A common question we receive is can these ethical hackers be trusted? They are hackers after all. To top it off, VDP doesn’t give cash payments to its ethical hackers. So, what’s the incentive for ethical hackers who partner with DoD’s disclosure program? Credibility! That’s right, credibility. They work toward gaining credibility and earning a good reputation, which may lead to work opportunities such as “invitation only” private bug-bounty programs.
The Vulnerability Disclosure Program’s cybersecurity researchers are ranked on a leaderboard managed by HackerOne, a talent management agency for the world’s top hackers that also serves as a vulnerability and bug-bounty reporting platform service for businesses and DoD.
Trust is the foundation of the disclosure program. The white hat hackers trust that VDP will provide them with the legal, safe harbor if they follow the guidelines spelled out in policy that the hackers are required to affirm. They trust that VDP will always deal in good faith with those who discover, test and submit vulnerabilities. They trust that we will always err on the side of openness and transparency with them. We trust that the hackers will follow the policy and do no harm. I am happy to report that trust is at an all-time high, with no incidents reported on either side in the three years that VDP has been in operation.
Working with ethical hackers has been, and continues to be, a win-win. Since VDP was established in 2016, 12,925 vulnerabilities have been reported; 70 percent were confirmed to be valid and required mitigation. Of those, 100 percent were unknown to DoD, and more than $65 million has been saved by averted cyberattacks.
There has also been an incalculable increase in the cyber hygiene of major DoD websites -- including myPay, AMRDEC Safe, Defense Travel System (DTS) and all MILDEP sites (army.mil, af.mil, etc.).
Another benefit is the knowledge VDP is able to share information with our counterparts at the Department of Homeland Security Cybersecurity and Infrastructure Security Agency (CISA). They’ve spent the past 12 months preparing to execute Binding Operational Directive 20-01, which establishes VDPs for all of their departments and agencies.
This is a win-win scenario. The VDP provides a large, safe training ground where younger and inexperienced white hat hackers can learn. There is no shortage of websites for the 1,460 (and growing) VDP hackers to actively test their various operating systems, software packages, tools and tactics. Those who go above and beyond are recognized with a “Researcher of the Month” award on our Twitter page.
In February, VDP will announce the “2019 VDP Researcher of the Year” and mail them a box of swag as a token of our appreciation. The researchers, once given permission by VDP, have also used VDP reports on their personal blogs, video tutorials, presentations and academia. Many of the hackers that made it to our online leaderboard have also become professionals in the field. VDP is a great way to start hacking and build a résumé that will get you invited to many of the paid programs.

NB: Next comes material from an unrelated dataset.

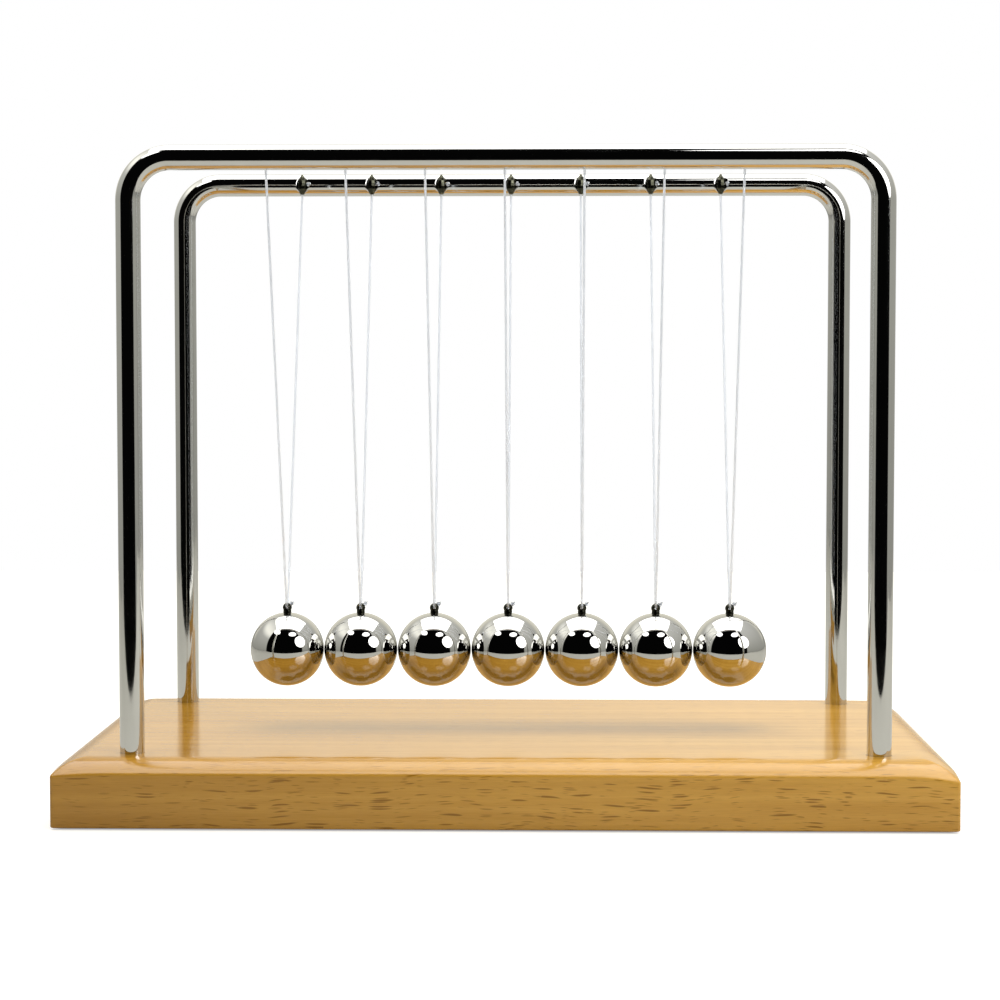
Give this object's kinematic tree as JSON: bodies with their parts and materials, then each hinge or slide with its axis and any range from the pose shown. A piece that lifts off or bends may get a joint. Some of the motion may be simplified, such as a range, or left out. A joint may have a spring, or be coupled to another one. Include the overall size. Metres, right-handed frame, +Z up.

In looking ahead, VDP has several very interesting initiatives that we are looking to roll out in the next 12 months. We are working on a policy update to expand the VDP scope from DoD websites to all DoD Information Systems. Since the program started in 2016, some hackers have submitted amazing —but out of scope — vulnerabilities on systems not covered within the existing policy. I believe we are ready to enter into an era of “see something, say something.” This will allow the researcher community to disclose anything they find outside of DoD’s scope, while being afforded the legal, safe reporting mechanism.
VDP is also exploring ways to support the Defense Industrial Base to better protect the DoD's supply chain. We have partnered with the Defense Counterintelligence and Security Agency to conduct a nine-month feasibility study on what a Defense Industrial Base disclosure program would look like. We are trying to determine if there is a need at small- to medium-size companies, the legal framework for the federal government to provide this service, and the estimated cost.
It is a great time to be a white hat hacker, and we encourage those who are interested to look into the various resources available. We are starting to see many high schools, colleges and universities offer ethical hacking curricula. There is also the Certified Ethical Hacker qualification through the International Council of Electronic Commerce Consultants. However, you can also start off the way many of our researchers do -- by downloading Kali Linux and checking out the tutorials, videos and blogs online. Coding experience is also tremendously helpful, and several languages — including Python, HTML, Java and C++ — are good places to start.
Happy hacking from your friends at DC3VDP!